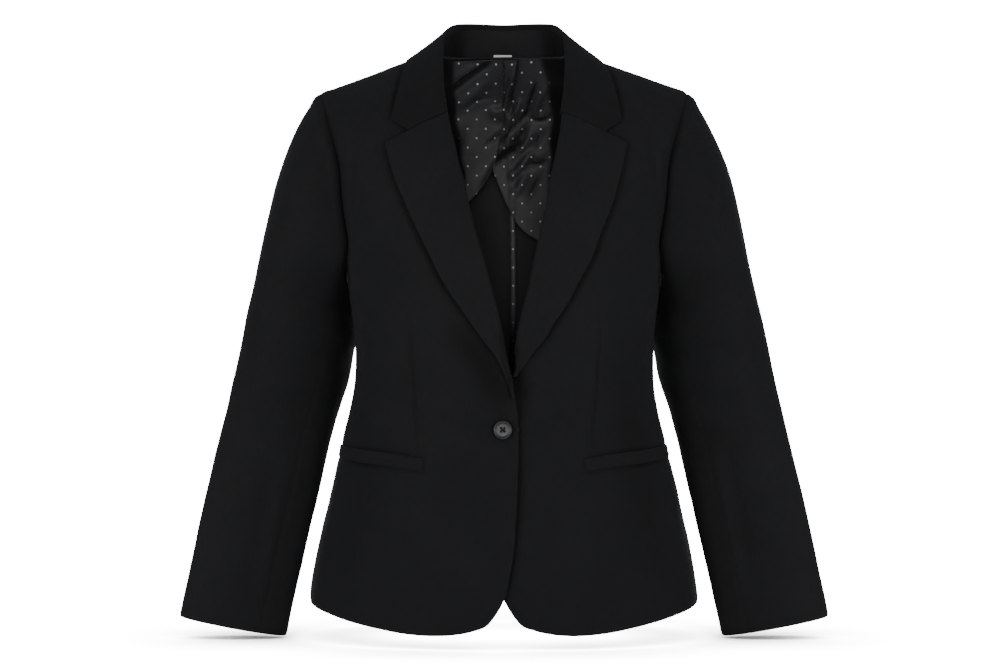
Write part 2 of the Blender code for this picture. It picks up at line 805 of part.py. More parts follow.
def build_body():
    """Fronts, sides, backs and sleeves, with seams matched; returns their walls without the gaps."""
    grids, normals, walls = {}, {}, {}
    for side in (-1, 1):
        for label, grid in body_panels(side).items():
            name = f"{label}_{side_name(side)}"
            grids[name], normals[name] = grid, normals_of(grid, torso_core(grid))
            normals[name][-1, 0] = normals[name][-1, 1]  # the neck point turns with the shoulder seam
        for label, (grid, normal) in sleeve_parts(side).items():
            name = f"sleeve_{label}_{side_name(side)}"
            grids[name], normals[name] = grid, normal
    share_normals(grids.values(), normals.values())
    for name, grid in grids.items():
        if name.startswith("sleeve"):
            outer = trimmed(grid, ("inner", "outer"))
            outer[0, :, 0] += SEAM_GAP * np.sign(outer[0, :, 0])
        else:
            outer = trimmed(grid, ("inner", "outer", "top"))
        add_piece(name, *wall(outer, outer - CLOTH * normals[name]), "suiting")
        walls[name] = wall(grid, grid - CLOTH * normals[name])
    return walls


# ---- pieces that lie on the body -----------------------------------------------------------------
def lapel_grid(side):
    """From the roll line out to the lapel's edge, its break at the first row and its gorge at the last."""
    edge = LAPEL_RIGHT if side < 0 else LAPEL_LEFT
    toe = edge[0][0]
    roll = roll_line(side)
    heights = [toe] + [r[0] for r in roll if r[0] > toe + 3]
    inner = along([(front_edge(side, h), h) for h in heights], LAPEL_ROWS)
    outer = along([(r[1], r[0]) for r in edge], LAPEL_ROWS)
    share = np.linspace(0, 1, COLUMNS["lapel"] + 1)[None, :, None]
    flat = inner[:, None] + (outer - inner)[:, None] * share
    swell = LAPEL["rise"] * np.sin(np.pi * np.clip(share[..., 0] / 0.85, 0, 1)) ** 2
    width = np.linalg.norm(outer - inner, axis=1)[:, None]
    rise = LAY_GAP + LAPEL["thick"] + swell * ease(width, 8, 45)
    return mirrored(moved_out(flat[..., 0], flat[..., 1], "front", rise, side), side)


def build_lapels():
    for side in (-1, 1):
        outer = trimmed(lapel_grid(side), ("top",))
        normal = normals_of(outer, torso_core(outer))
        add_piece(f"lapel_{side_name(side)}", *wall(outer, outer - LAPEL["thick"] * normal), "suiting")


def both_ways(half):
    """A half that runs from the front to the centre back, carried round to the other front."""
    right = half * [-1, 1, 1]
    return np.concatenate([right, half[::-1][1:]])


def neck_seam():
    """The neck seam from the right gorge to the left one, matched to the collar's fold."""
    front = neck_angles(FRONT_NECK, ROWS["neck"])
    back = neck_angles(BACK_NECK, ROWS["neck"])[::-1]
    half = [body_at(x, h, "front") for x, h in front] + [body_at(x, h, "back") for x, h in back[1:]]
    return both_ways(np.array(half))


def collar_frames():
    """Fold points, with the directions squarely up the stand and out from the neck at each."""
    fold = both_ways(np.array(FOLD, float))
    seam = neck_seam()
    run = unit(np.gradient(fold, axis=0))
    out = unit(np.cross(fold - seam, run))
    out *= np.sign(np.sum(out * (fold * [1, 1, 0]), axis=1))[:, None]
    up = unit(np.cross(run, out))
    up *= np.sign(np.sum(up * (fold - seam), axis=1))[:, None]
    return fold, seam, up, out


def stand_grid():
    """The side of the stand that faces the neck, from the neck seam up to the fold."""
    fold, seam, up, out = (part[1:-1] for part in collar_frames())
    base = seam + unit(fold - seam) * STAND["above_seam"]
    top = fold - up * STAND["below_fold"]
    share = np.linspace(0, 1, STAND["rows"] + 1)[:, None, None]
    return base + (top - base) * share, np.broadcast_to(out, (STAND["rows"] + 1, *out.shape))


def fall_edge():
    """The fall's outer edge from one collar point to the other, and its swell at each place."""
    half = []
    for across, height, face, _ in FALL_EDGE:
        half.append(moved_out(across, height, face, LAY_GAP + FALL["thick"], -1))
    swell = np.array([row[FALL_EDGE_COLUMNS.index("swell")] for row in FALL_EDGE])
    return both_ways(np.array(half)), np.concatenate([swell, swell[::-1][1:]])[:, None]


def fall_grid():
    """The fall, from its turn over the stand to its outer edge, one row for each fold point."""
    fold, _, up, out = collar_frames()
    end, swell = fall_edge()
    start = fold + out * FALL["turn"] - up * 0.3
    bulge = unit(np.cross(end - start, np.gradient(fold, axis=0)))
    bulge *= np.sign(np.sum(bulge * (out + up), axis=1))[:, None]
    middle = (start + end) / 2 + bulge * swell
    grid = [fold]
    for t in np.linspace(0, 1, COLUMNS["fall"]):
        grid.append((1 - t) ** 2 * start + 2 * t * (1 - t) * middle + t * t * end)
    grid = np.array(grid).transpose(1, 0, 2)
    for row, side in ((0, -1), (-1, 1)):
        grid[row, 1:-1] = gorge_places(side, COLUMNS["fall"] - 1)
    return grid


def gorge_places(side, count):
    """Places along the gorge, from the roll to the notch, just above the lapel's top edge."""
    roll, tip = roll_line(side)[-1], (LAPEL_RIGHT if side < 0 else LAPEL_LEFT)[-1]
    across = np.linspace(roll[1] + FALL["turn"], NOTCH[side_name(side)], count)
    slope = (tip[0] - roll[0]) / (tip[1] - roll[1])
    height = roll[0] + slope * (across - roll[1]) + 3 * SEAM_GAP
    rise = LAY_GAP + FALL["thick"] + 1.2 * np.sin(np.linspace(0, np.pi, count))
    return mirrored(moved_out(across, height, "front", rise, side), side)


def halved(grid):
    """A grid with the middles of its edges and cells put in."""
    for axis in (0, 1):
        count = grid.shape[axis]
        at = np.arange(2 * count - 1) / 2
        low = np.take(grid, np.floor(at).astype(int), axis)
        high = np.take(grid, np.ceil(at).astype(int), axis)
        grid = (low + high) / 2
    return grid


def raised(outer, inner, normal, faces, gap, reach=12.0):
    """Moves a wall out along its normals until it clears the faces under it."""
    for _ in range(2):
        under, facing = halved(inner), unit(halved(normal))
        short = np.zeros(under.shape[:2])
        for place in np.ndindex(short.shape):
            hit = faces.ray_cast(under[place] + facing[place] * reach, -facing[place], 2 * reach)
            if hit[3] is not None:
                short[place] = max(0.0, gap + reach - hit[3])
        rim, (rows, columns) = np.pad(short, 1), short.shape
        near = [rim[r : r + rows : 2, c : c + columns : 2] for r in range(3) for c in range(3)]
        lift = normal * np.max(near, axis=0)[..., None]
        outer, inner = outer + lift, inner + lift
    return outer, inner


def build_collar(walls):
    face, out = stand_grid()
    stand = wall(face + out * STAND["thick"], face)
    add_piece("collar_stand", *stand, "suiting")
    outer = fall_grid()
    core = outer * [0.7, 0.7, 1] - [0, 0, 45]
    normal = normals_of(outer, core)
    for row in (0, -1):  # over the gorge the fall lies square to the front, as the lapel does
        across, height = np.abs(outer[row, :, 0]), outer[row, :, 2]
        normal[row] = mirrored(body_normal(angle_of(across, height), height), np.sign(outer[row, 0, 0]))
    under = [walls[f"{label}_{side_name(side)}"] for side in (-1, 1) for label in ("front", "back")]
    faces = search_tree([*under, stand])
    outer, inner = raised(outer, outer - FALL["thick"] * normal, normal, faces, 2 * SEAM_GAP)
    add_piece("collar_fall", *wall(outer, inner), "suiting")


def build_welts():
    for side in (-1, 1):
        start = angle_of(WELT_TOP[0][0], WELT_TOP[0][1])
        angle = np.linspace(start, WELT["end_angle"], WELT["columns"] + 1)
        across = across_of(angle, WELT_TOP[0][1])
        top = read(WELT_TOP, WELT_COLUMNS, "height", across, key="across")
        drop = np.linspace(0, WELT["height"], WELT["rows"] + 1)[:, None]
        height = top[None] - drop
        angle = np.broadcast_to(angle, height.shape)
        inner = body_place(angle, height) + body_normal(angle, height) * LAY_GAP
        outer = inner + body_normal(angle, height) * WELT["thick"]
        add_piece(
            f"pocket_welt_{side_name(side)}", *wall(mirrored(outer, side), mirrored(inner, side)), "suiting"
        )


# ---- lining, tape and label ----------------------------------------------------------------------
def inside_back(faces, across, height, distance, side=1, reach=25.0):
    """Places on the backs' inner faces, moved in by a distance."""
    angle = 180 - angle_of(across, height)
    normal = mirrored(body_normal(angle, height), side)
    places = mirrored(body_place(angle, height), side) - normal * CLOTH
    for place in np.ndindex(across.shape):
        hit = faces.ray_cast(places[place] - normal[place] * reach, normal[place], 2 * reach)
        if hit[0] is not None:
            places[place] = hit[0]
    return places - normal * np.asarray(distance, float)[..., None]


def build_linings(faces):
    """The halves of the back lining, from neck and shoulder seam down to their free edges."""
    rows, columns = LINING_GRID["rows"], LINING_GRID["columns"]
    down = np.linspace(0, 1, rows + 1)[:, None, None]
    for side, edge in ((-1, LINING_RIGHT), (1, LINING_LEFT)):
        name = side_name(side)
        top, foot = along(LINING_TOP, columns), along(edge, columns)
        flat = top[None] + (foot - top)[None] * down
        seam, hang = LINING_HANG[name]
        inward = ease(np.linspace(1, 0, columns + 1), 0, 0.35)[None]
        clear = seam + (hang - seam) * np.sin(down[..., 0] * np.pi / 2) * inward
        near = inside_back(faces, flat[..., 0], flat[..., 1], clear + LINING, side)
        far = inside_back(faces, flat[..., 0], flat[..., 1], clear, side)
        add_piece(f"back_lining_{name}", *wall(near, far), "lining")


def build_binding(faces):
    """The tape over the centre-back seam."""
    height = np.linspace(BINDING["top"], BINDING["bottom"], BINDING["rows"] + 1)[:, None]
    centre = read(CENTRE_BACK, CENTRE_BACK_COLUMNS, "across", height)
    across = centre + np.array([[-0.5, 0, 0.5]]) * BINDING["width"]
    height = np.broadcast_to(height, across.shape)
    clear = np.full(across.shape, LAY_GAP)
    near = inside_back(faces, across, height, clear + BINDING["thick"])
    add_piece("seam_binding", *wall(near, inside_back(faces, across, height, clear)), "lining")


def build_label():
    """A blank label on the stand, at the centre back, bent with the stand."""
    face = stand_grid()[0]
    middle = face.shape[1] // 2
    columns = []
    for across in (-0.5, 0.0, 0.5):
        x = LABEL["across"] + across * LABEL["width"]
        x = 0.0 if across == 0 else x
        side = middle + (1 if x > 0 else -1)
        share = abs(x) / abs(face[0, side, 0])
        low = face[0, middle] + (face[0, side] - face[0, middle]) * share
        high = face[-1, middle] + (face[-1, side] - face[-1, middle]) * share
        run = (high - low) / np.linalg.norm(high - low)
        columns.append([low + run * LABEL["rise"], low + run * (LABEL["rise"] + LABEL["height"])])
    back = np.array(columns).transpose(1, 0, 2) - [0, LAY_GAP, 0]
    add_piece("neck_label", *wall(back - [0, LABEL["thick"], 0], back), "label")


# ---- button --------------------------------------------------------------------------------------
def build_button():
    """A round button with a raised rim and four holes, on the right front at the break."""
    thick, radius, rim, bowl = (BUTTON[k] for k in ("thick", "radius", "rim", "bowl"))
    profile = (
        (radius * 0.72, 0.0),
        (radius, thick * 0.38),
        (radius, thick * 0.62),
        (radius - rim * 0.35, thick),
        (radius - rim, thick),
        (radius - rim * 1.5, thick - bowl),
    )
    seat = moved_out(-BUTTON["across"], BUTTON["height"], "front", BUTTON["shank"], -1) * [-1, 1, 1]
    mesh = bmesh.new()
    rings, turns = [], 24
    for r, out in profile:
        rings.append(
            [
                mesh.verts.new((r * math.cos(a), -out, r * math.sin(a)))
                for a in (math.tau * k / turns for k in range(turns))
            ]
        )
    for low, high in zip(rings, rings[1:]):
        for k in range(turns):
            mesh.faces.new((low[k], low[(k + 1) % turns], high[(k + 1) % turns], high[k]))
    mesh.faces.new(rings[0])
    mesh.faces.new(rings[-1])
    bmesh.ops.recalc_face_normals(mesh, faces=mesh.faces)
    for vertex in mesh.verts:
        vertex.co = (vertex.co + mathutils.Vector(seat)) * MM
    data = bpy.data.meshes.new("button")
    mesh.to_mesh(data)
    mesh.free()
    data.materials.append(material_for("button", "button"))
    piece = bpy.data.objects.new("button", data)
    bpy.context.scene.collection.objects.link(piece)
    for k in range(BUTTON_HOLES["count"]):
        turn = math.tau * (k + 0.5) / BUTTON_HOLES["count"]
        place = (
            (seat[0] + BUTTON_HOLES["pitch"] * math.cos(turn)) * MM,
            (seat[1] - thick / 2) * MM,
            (seat[2] + BUTTON_HOLES["pitch"] * math.sin(turn)) * MM,
        )
        cut_hole(piece, k, place, BUTTON_HOLES["radius"] * MM, thick * 3 * MM)


def cut_hole(piece, index, place, radius, depth):
    """Cuts a round hole along Y with a hidden cutter."""
    bpy.ops.mesh.primitive_cylinder_add(
        vertices=8, radius=radius, depth=depth, location=place, rotation=(math.pi / 2, 0, 0)
    )
    cutter = bpy.context.active_object
    cutter.name = f"hole_cutter_{index}"
    cutter.hide_render = True
    cutter.display_type = "WIRE"
    cut = piece.modifiers.new(f"hole_{index}", "BOOLEAN")
    cut.operation = "DIFFERENCE"
    cut.object = cutter


def build_all():
    for old in list(bpy.data.objects):
        bpy.data.objects.remove(old, do_unlink=True)
    walls = build_body()
    build_lapels()
    build_collar(walls)
    build_welts()
    build_button()
    faces = search_tree([walls["back_right"], walls["back_left"]])
    build_linings(faces)
    build_binding(faces)
    build_label()


build_all()
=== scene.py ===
"""The single breasted blazer's finished cloth, button, lining and studio, dressed over its frame.

Sizes are in millimetres and become metres where a mesh is made. X runs to the wearer's left, -Y is the
front and +Z is up. A place on the body is an angle and a height: 0 degrees is the centre front, 90 the
side and 180 the centre back. Each sewn piece is a fine grid of such places with its folds laid on it.
"""

import math

import bpy
import numpy as np
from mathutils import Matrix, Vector
from mathutils.bvhtree import BVHTree


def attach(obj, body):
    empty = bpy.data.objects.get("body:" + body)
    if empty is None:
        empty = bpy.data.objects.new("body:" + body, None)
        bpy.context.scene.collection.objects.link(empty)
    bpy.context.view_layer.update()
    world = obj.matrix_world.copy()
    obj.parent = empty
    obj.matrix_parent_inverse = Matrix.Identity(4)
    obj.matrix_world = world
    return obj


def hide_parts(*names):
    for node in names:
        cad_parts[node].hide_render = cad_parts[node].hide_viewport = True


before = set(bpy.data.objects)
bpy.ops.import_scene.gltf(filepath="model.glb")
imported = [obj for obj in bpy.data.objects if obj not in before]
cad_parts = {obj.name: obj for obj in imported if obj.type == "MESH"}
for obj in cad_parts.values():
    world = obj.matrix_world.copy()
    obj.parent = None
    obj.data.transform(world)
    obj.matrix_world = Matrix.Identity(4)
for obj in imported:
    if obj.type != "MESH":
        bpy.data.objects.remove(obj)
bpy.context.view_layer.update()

MM = 0.001
FINE = 9  # grid cells of the finished cloth to one of the frame's
SIDES = (-1, 1)  # the wearer's right and left; a piece's places are worked out on its own side
AHEAD = (0.0, 1.0, 0.0)  # the way someone facing the blazer looks
ALL_EDGES = ("bottom", "top", "inner", "outer")

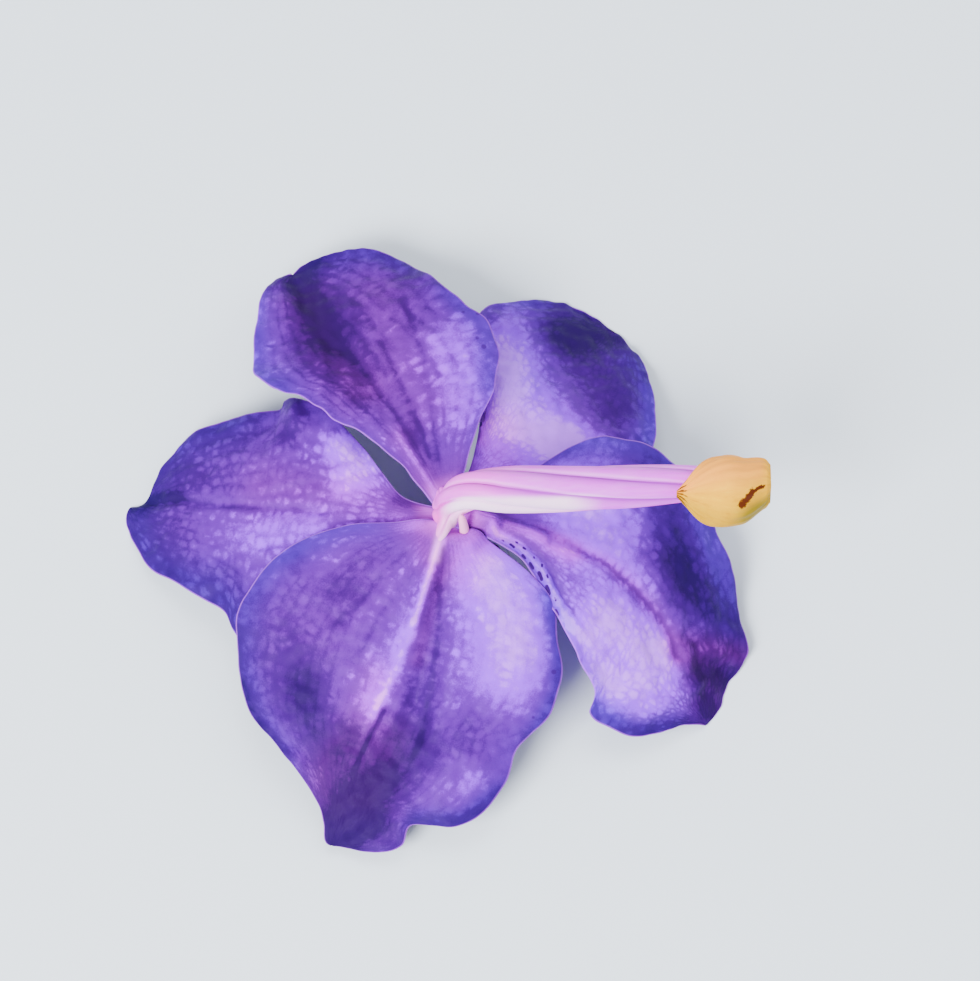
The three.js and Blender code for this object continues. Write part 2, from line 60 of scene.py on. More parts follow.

Directions for this task:
Extract, please, the lines from the start of the entries above through the one with "return walls", both included, reproducing each exactly and adding nothing.

Result for this exercise:
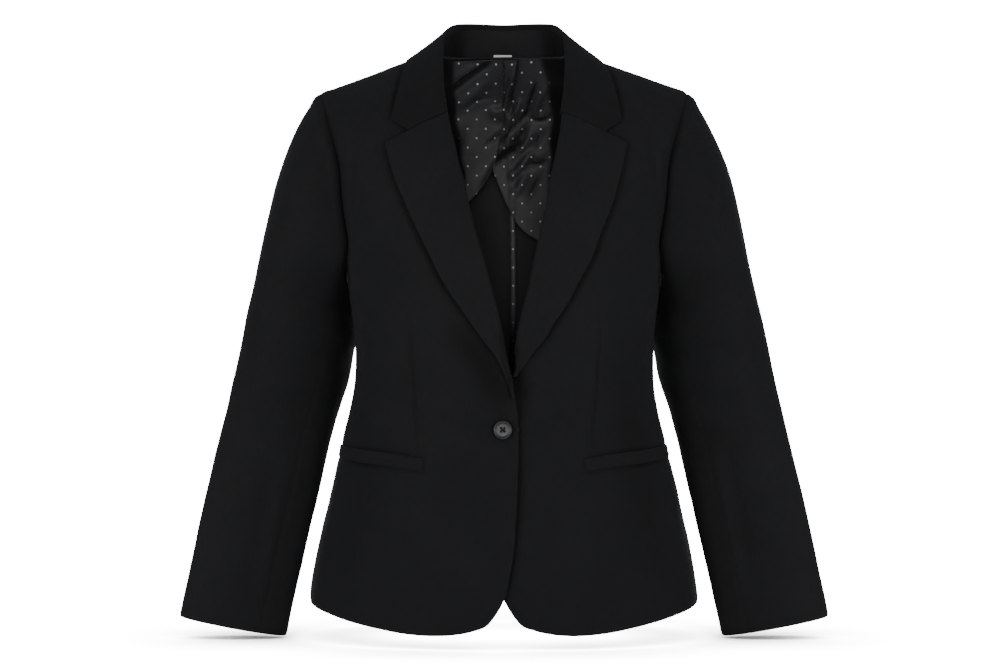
Write part 2 of the Blender code for this picture. It picks up at line 805 of part.py. More parts follow.
def build_body():
    """Fronts, sides, backs and sleeves, with seams matched; returns their walls without the gaps."""
    grids, normals, walls = {}, {}, {}
    for side in (-1, 1):
        for label, grid in body_panels(side).items():
            name = f"{label}_{side_name(side)}"
            grids[name], normals[name] = grid, normals_of(grid, torso_core(grid))
            normals[name][-1, 0] = normals[name][-1, 1]  # the neck point turns with the shoulder seam
        for label, (grid, normal) in sleeve_parts(side).items():
            name = f"sleeve_{label}_{side_name(side)}"
            grids[name], normals[name] = grid, normal
    share_normals(grids.values(), normals.values())
    for name, grid in grids.items():
        if name.startswith("sleeve"):
            outer = trimmed(grid, ("inner", "outer"))
            outer[0, :, 0] += SEAM_GAP * np.sign(outer[0, :, 0])
        else:
            outer = trimmed(grid, ("inner", "outer", "top"))
        add_piece(name, *wall(outer, outer - CLOTH * normals[name]), "suiting")
        walls[name] = wall(grid, grid - CLOTH * normals[name])
    return walls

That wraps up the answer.